The Patient (“P”) is a 97 year old women who as recently as 10th January 2015 moved to live in a residential home that specializes in dementia care.
P has 2 daughters JD, who is 61 years and a retired GP, and GB who is 58 years and is a radiographer. The two daughters do not get on and detest each other.
On 25th September 2007 P executed an EPA appointing both daughters jointly to be her attorneys for all her property and affairs. Both JD and GB executed Part C respectively with JD executing hers in the presence of a friend on 30th September 2007, the last day it was possible to create an EPA, as on 1st October 2007 the Mental Capacity Act 2005 (the Act’) came into force replacing the EPA with lasting power of attorneys (‘LPA’).
At a later date JD downloaded the new page 2 and changed the attorneys from jointly to ‘joint and several’.
In 2013 JD applied to the OPG to have the EPA registered. On 6th September 2013 GB phoned the OPG to enquire about the process and found out that JD had changed the EPA from joint, to joint and several. GB made representations to the OPG; nevertheless the EPA was registered on 9th September 2013.
The OPGs concerns were:
- The disagreements between JD and GB regarding the circumstances of the execution of the EPA;
- It was difficult to believe JD with her professionalism could misunderstand the plain language of the EPA and did not contact a solicitor or the OPG before signing.
- As the document was incorrectly amended after execution the deed presented to the OPG was not the same deed as P created and has no legal effect and cannot be rescued.
JD stated that she had realised that the EPA had been completed wrongly and that due to her difficult relationship with GB she did not discuss this but hoped that she would come to the same conclusion. JD stated that she did discuss it with P, along with P’s sister Norma Ball, who is now deceased.
The court referred to Paragraph 4(7) of Schedule 4 to the Act which states:
“A person who, in an application for registration, makes a statement which he knows to be false in a material particular is guilty of an offence and is liable-
(a) on summary conviction, to imprisonment for a term not exceeding 12 months or to a fine not exceeding the statutory maximum or both;
(b) on conviction on indictment, to imprisonment for a term not exceeding 2 years or a fine or both.”
The court also referred to section 16(4) of Schedule 4 of the Act:
"The court must direct the Public Guardian to cancel the registration of an instrument registered under paragraph 13 in any of the following circumstances:
(g) on being satisfied that, having regard to all the circumstances and in particular the attorney’s relationship to or connection with the donor, the attorney is unsuitable to be the donor’s attorney.”
The court referred to the several previous cases which found that hostility would not render the attorney unsuitable if it did not impact on the proper administration P’s affairs or challenge the integrity or competence of the attorney (see: Re W (Power of Attorney)  2 FLR 1163, upheld in the Court of Appeal in Re W (Enduring Power of Attorney)  2 WLR 957; Re E (Enduring Powers of Attorney)  3 WLR 1974; and in Re F  3 ALL ER 277)

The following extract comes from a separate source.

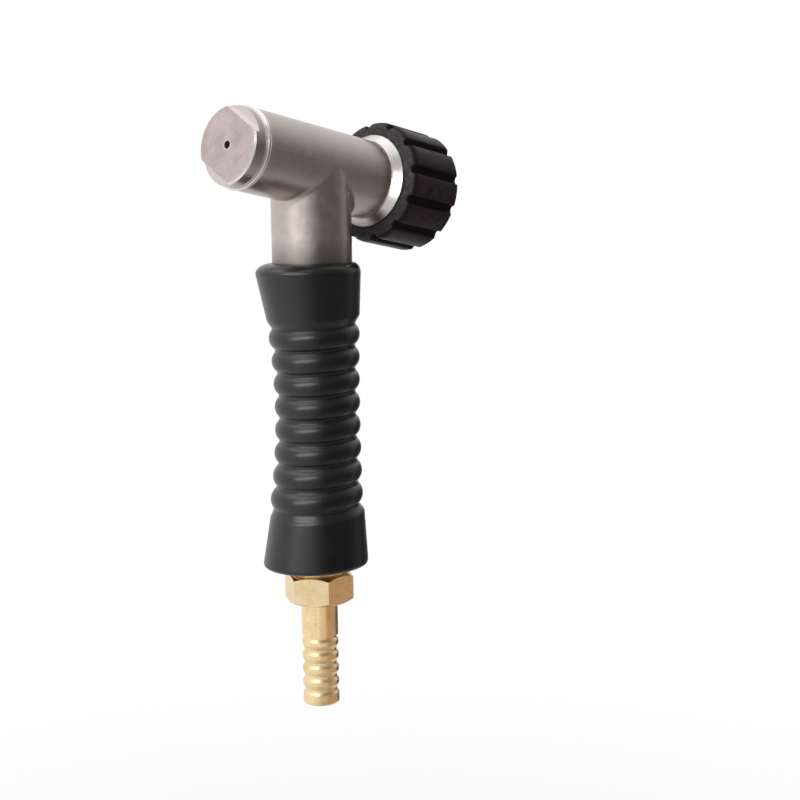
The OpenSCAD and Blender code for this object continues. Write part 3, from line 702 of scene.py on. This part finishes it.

The court found that JD knew that when she completed the form (EP2PG) which she altered saying that the attorneys had been appointed to act jointly and severally she knew that the statement was false.
The court determined that any attorney who dishonestly attempts to undermine the registration procedure by making false statements is unsuitable to be the P’s attorney.
The court found that due to the acrimony between both sisters it was unsuitable for either of them to be suitable as attorney or deputy for P’s property and affairs.
The court revoked the EPA and directed the OPG to cancel the registration. It appointed a panel deputy as it was essential having regard to all the circumstances of the case.
The court discussed the reasons why criminal sanctions where included in the legislation concerning EPA (Enduring Powers of attorney Act 1985) to prevent the acts of dishonesty by the unregistered attorney to undermine the registration procedure. The Court of Protection does not have a criminal jurisdiction as such, and decisions to prosecute attorneys who provide false information lies with the Crown Prosecution Service, although doubted a prosecution in this case was really necessary in the public interest and would probably cause P distress, which would definitely not be in her best interests.
As P had a house to sell and decisions needed to be made the court concluded that the hostility between the sisters would result in either one of them wilfully frustrating any actions or decisions taken and nothing would be achieved.
This case demonstrates the absolute need for honesty and integrity on behalf of attorneys. It is essential that notwithstanding acrimonious relations within a family it is essential to lodge documents that are not knowingly false, and communicate if you are to be an attorney, otherwise there is a possibility of a criminal conviction.